The gang members slowly increase their force, and the phones in the station house have been disconnected and the power shut off. Other precincts get phone calls about shots being fired, but when cruisers drive by the bad guys recede into the shadows, making it look like nothing is happening. The gang members riddle the station house with bullets, then prepare to go in and finish off whoever's left alive. There are dozens of bad guys and a couple of good guys with few weapons and less ammo. The film ratchets the suspense until it reaches breaking point. Carpenter uses an early murder to show us that no one is safe, and we are putty in his hands until the violent conclusion.

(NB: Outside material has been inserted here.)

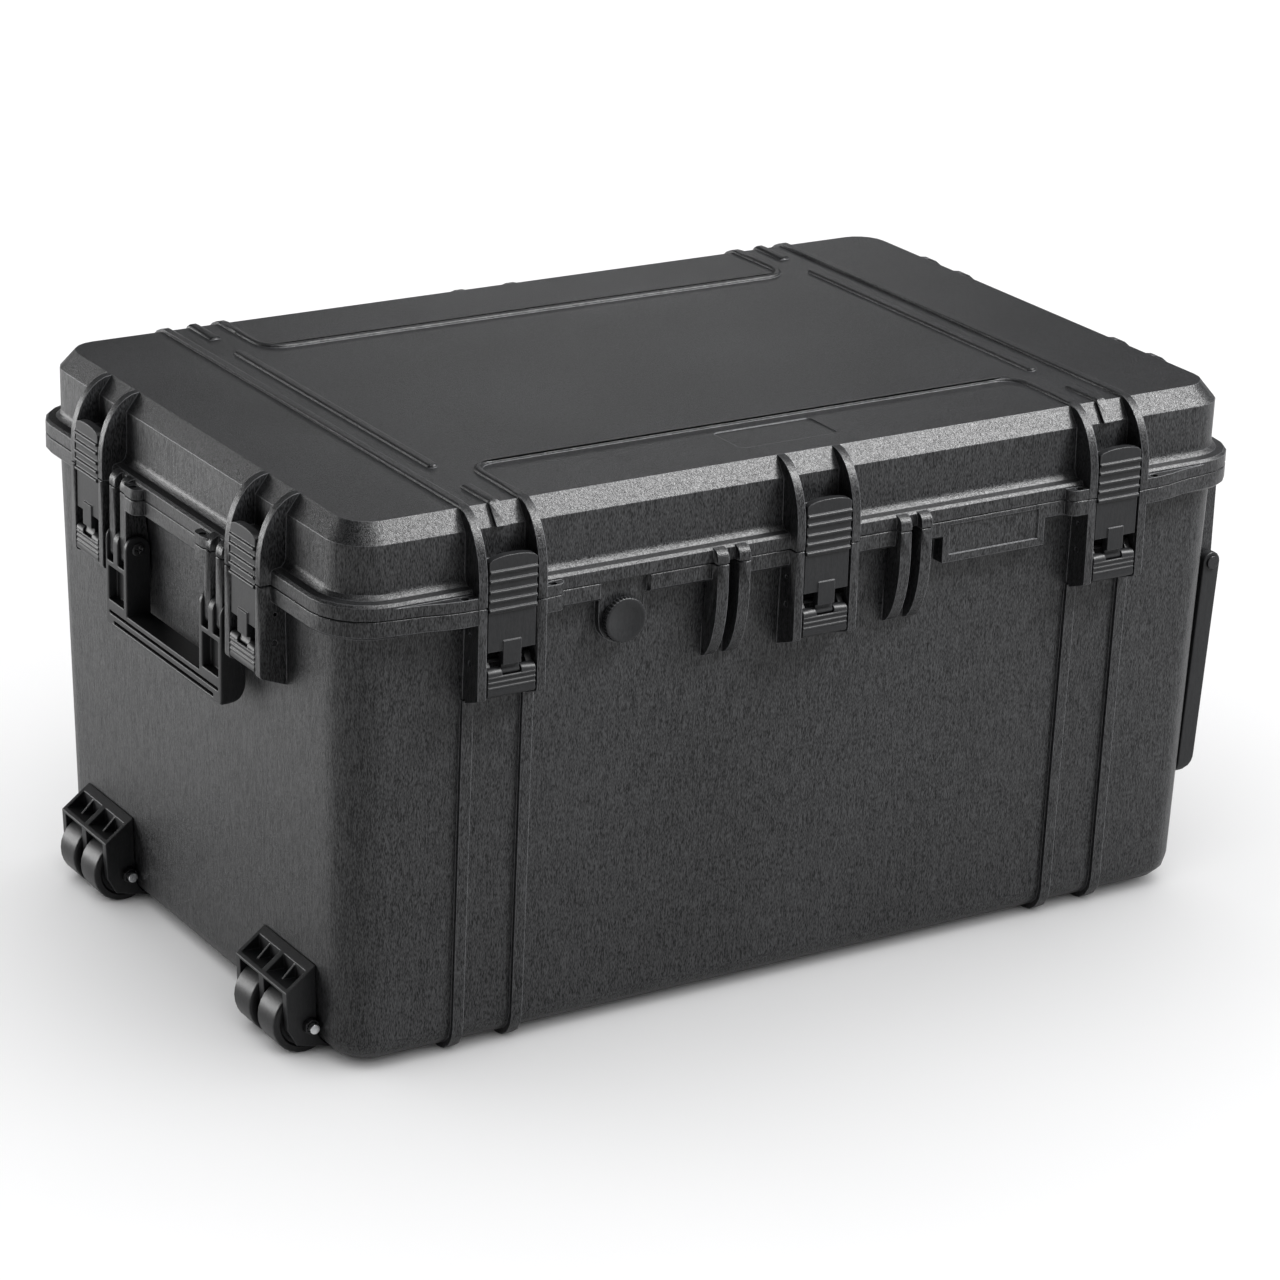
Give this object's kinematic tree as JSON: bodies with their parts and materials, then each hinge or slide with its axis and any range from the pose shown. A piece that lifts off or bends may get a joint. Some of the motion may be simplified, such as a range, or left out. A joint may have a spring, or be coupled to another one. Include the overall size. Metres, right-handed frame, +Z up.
{
  "type": "wheeled equipment case",
  "caption": "Large hard equipment case with a ribbed hinged lid, draw latches all round, side carrying handle, pull handle and corner wheels.",
  "frame": {"origin": "bottom centre of the whole case, on the floor that the skids rest on", "axes": "+X along the case's length, from the wheels towards the pull handle; -Y towards the front with three latches; +Z up"},
  "size_m": [0.8404, 0.5572, 0.4335],
  "materials": {
    "shell": "textured charcoal polypropylene",
    "trim": "smooth satin black polypropylene",
    "seal": "matt",
    "tyre": "dark grey polyurethane",
    "zinc": "zinc plated"
  },
  "bodies": {
    "base": {"base_shell": "shell", "latch_pin_front_left": "zinc", "latch_pin_front_middle": "zinc", "latch_pin_front_right": "zinc", "latch_pin_left_side_rear": "zinc", "latch_pin_left_side_front": "zinc", "latch_pin_right_side_front": "zinc", "latch_pin_right_side_rear": "zinc", "hinge_pin_left": "zinc", "hinge_pin_middle": "zinc", "hinge_pin_right": "zinc", "carry_handle_pin_front": "zinc", "carry_handle_pin_rear": "zinc", "pull_handle_pin_front": "zinc", "pull_handle_pin_rear": "zinc", "wheel_housing_front": "trim", "axle_bolt_front": "zinc", "axle_nut_front": "zinc", "wheel_housing_rear": "trim", "axle_bolt_rear": "zinc", "axle_nut_rear": "zinc", "valve_body": "trim"},
    "lid": {"lid_shell": "shell", "lid_gasket": "seal"},
    "lever_front_left": {"latch_lever_front_left": "trim", "claw_pin_front_left": "zinc"},
    "claw_front_left": {"latch_claw_front_left": "trim"},
    "lever_front_middle": {"latch_lever_front_middle": "trim", "claw_pin_front_middle": "zinc"},
    "claw_front_middle": {"latch_claw_front_middle": "trim"},
    "lever_front_right": {"latch_lever_front_right": "trim", "claw_pin_front_right": "zinc"},
    "claw_front_right": {"latch_claw_front_right": "trim"},
    "lever_left_side_rear": {"latch_lever_left_side_rear": "trim", "claw_pin_left_side_rear": "zinc"},
    "claw_left_side_rear": {"latch_claw_left_side_rear": "trim"},
    "lever_left_side_front": {"latch_lever_left_side_front": "trim", "claw_pin_left_side_front": "zinc"},
    "claw_left_side_front": {"latch_claw_left_side_front": "trim"},
    "lever_right_side_front": {"latch_lever_right_side_front": "trim", "claw_pin_right_side_front": "zinc"},
    "claw_right_side_front": {"latch_claw_right_side_front": "trim"},
    "lever_right_side_rear": {"latch_lever_right_side_rear": "trim", "claw_pin_right_side_rear": "zinc"},
    "claw_right_side_rear": {"latch_claw_right_side_rear": "trim"},
    "carry_handle": {"carry_handle": "trim"},
    "pull_handle": {"pull_handle": "trim"},
    "wheel_front_outer": {"wheel_front_outer": "tyre"},
    "wheel_front_inner": {"wheel_front_inner": "tyre"},
    "wheel_rear_outer": {"wheel_rear_outer": "tyre"},
    "wheel_rear_inner": {"wheel_rear_inner": "tyre"},
    "valve_cap": {"valve_cap": "trim"}
  },
  "joints": [
    {"name": "lid_hinge", "type": "hinge", "parent": "base", "child": "lid", "pos_m": [0, 0.2721, 0.3812], "axis": [-1, 0, 0], "range_deg": [0, 100]},
    {"name": "latch_front_left", "type": "hinge", "parent": "base", "child": "lever_front_left", "pos_m": [-0.2715, -0.2652, 0.319], "axis": [-1, 0, 0], "range_deg": [0, 60]},
    {"name": "claw_front_left", "type": "hinge", "parent": "lever_front_left", "child": "claw_front_left", "pos_m": [-0.2715, -0.2727, 0.3125], "axis": [1, 0, 0], "range_deg": [0, 84]},
    {"name": "latch_front_middle", "type": "hinge", "parent": "base", "child": "lever_front_middle", "pos_m": [0, -0.2652, 0.319], "axis": [-1, 0, 0], "range_deg": [0, 60]},
    {"name": "claw_front_middle", "type": "hinge", "parent": "lever_front_middle", "child": "claw_front_middle", "pos_m": [0, -0.2727, 0.3125], "axis": [1, 0, 0], "range_deg": [0, 84]},
    {"name": "latch_front_right", "type": "hinge", "parent": "base", "child": "lever_front_right", "pos_m": [0.2715, -0.2652, 0.319], "axis": [-1, 0, 0], "range_deg": [0, 60]},
    {"name": "claw_front_right", "type": "hinge", "parent": "lever_front_right", "child": "claw_front_right", "pos_m": [0.2715, -0.2727, 0.3125], "axis": [1, 0, 0], "range_deg": [0, 84]},
    {"name": "latch_left_side_rear", "type": "hinge", "parent": "base", "child": "lever_left_side_rear", "pos_m": [-0.405, 0.1307, 0.319], "axis": [0, 1, 0], "range_deg": [0, 60]},
    {"name": "claw_left_side_rear", "type": "hinge", "parent": "lever_left_side_rear", "child": "claw_left_side_rear", "pos_m": [-0.4125, 0.1307, 0.3125], "axis": [0, -1, 0], "range_deg": [0, 84]},
    {"name": "latch_left_side_front", "type": "hinge", "parent": "base", "child": "lever_left_side_front", "pos_m": [-0.405, -0.1363, 0.319], "axis": [0, 1, 0], "range_deg": [0, 60]},
    {"name": "claw_left_side_front", "type": "hinge", "parent": "lever_left_side_front", "child": "claw_left_side_front", "pos_m": [-0.4125, -0.1363, 0.3125], "axis": [0, -1, 0], "range_deg": [0, 84]},
    {"name": "latch_right_side_front", "type": "hinge", "parent": "base", "child": "lever_right_side_front", "pos_m": [0.405, -0.1363, 0.319], "axis": [0, -1, 0], "range_deg": [0, 60]},
    {"name": "claw_right_side_front", "type": "hinge", "parent": "lever_right_side_front", "child": "claw_right_side_front", "pos_m": [0.4125, -0.1363, 0.3125], "axis": [0, 1, 0], "range_deg": [0, 84]},
    {"name": "latch_right_side_rear", "type": "hinge", "parent": "base", "child": "lever_right_side_rear", "pos_m": [0.405, 0.1307, 0.319], "axis": [0, -1, 0], "range_deg": [0, 60]},
    {"name": "claw_right_side_rear", "type": "hinge", "parent": "lever_right_side_rear", "child": "claw_right_side_rear", "pos_m": [0.4125, 0.1307, 0.3125], "axis": [0, 1, 0], "range_deg": [0, 84]},
    {"name": "carry_handle_pivot", "type": "hinge", "parent": "base", "child": "carry_handle", "pos_m": [-0.4072, -0.0028, 0.32], "axis": [0, 1, 0], "range_deg": [0, 92]},
    {"name": "pull_handle_pivot", "type": "hinge", "parent": "base", "child": "pull_handle", "pos_m": [0.41185, -0.0028, 0.27], "axis": [0, -1, 0], "range_deg": [0, 100]},
    {"name": "wheel_front_outer_spin", "type": "hinge", "parent": "base", "child": "wheel_front_outer", "pos_m": [-0.3942, -0.1788, 0.0262], "axis": [0, 1, 0], "continuous": true},
    {"name": "wheel_front_inner_spin", "type": "hinge", "parent": "base", "child": "wheel_front_inner", "pos_m": [-0.3942, -0.1398, 0.0262], "axis": [0, 1, 0], "continuous": true},
    {"name": "wheel_rear_outer_spin", "type": "hinge", "parent": "base", "child": "wheel_rear_outer", "pos_m": [-0.3942, 0.1342, 0.0262], "axis": [0, 1, 0], "continuous": true},
    {"name": "wheel_rear_inner_spin", "type": "hinge", "parent": "base", "child": "wheel_rear_inner", "pos_m": [-0.3942, 0.1732, 0.0262], "axis": [0, 1, 0], "continuous": true},
    {"name": "valve_turn", "type": "hinge", "parent": "base", "child": "valve_cap", "pos_m": [-0.1713, -0.2622, 0.3319], "axis": [0, 1, 0], "range_deg": [0, 180]}
  ],
  "couplings": [
    {"joint": "claw_front_left", "follows": "latch_front_left", "ratio": 1.4},
    {"joint": "claw_front_middle", "follows": "latch_front_middle", "ratio": 1.4},
    {"joint": "claw_front_right", "follows": "latch_front_right", "ratio": 1.4},
    {"joint": "claw_left_side_rear", "follows": "latch_left_side_rear", "ratio": 1.4},
    {"joint": "claw_left_side_front", "follows": "latch_left_side_front", "ratio": 1.4},
    {"joint": "claw_right_side_front", "follows": "latch_right_side_front", "ratio": 1.4},
    {"joint": "claw_right_side_rear", "follows": "latch_right_side_rear", "ratio": 1.4}
  ]
}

The film is still a classic because it still holds up. Carpenter uses the same techniques he used on `Halloween': simplicity and pacing are the keys to this one, as well as his own score, not as memorable as `Halloween's but still effective. The visuals are stark and chilling, helping to build a mounting sense of doom. This movie did action in a 1970s style, one that most of today's film makers should study. Escaping fireballs and dodging flipping cars is exciting, but not very suspenseful. Carpenter pulls the carpet out from under us with the first gang shooting and never lets up. This one is a marvel of pulp film making, and I dread the day when they announce the inevitable remake, with it's fireballs, flipping cars, and CGI overkill.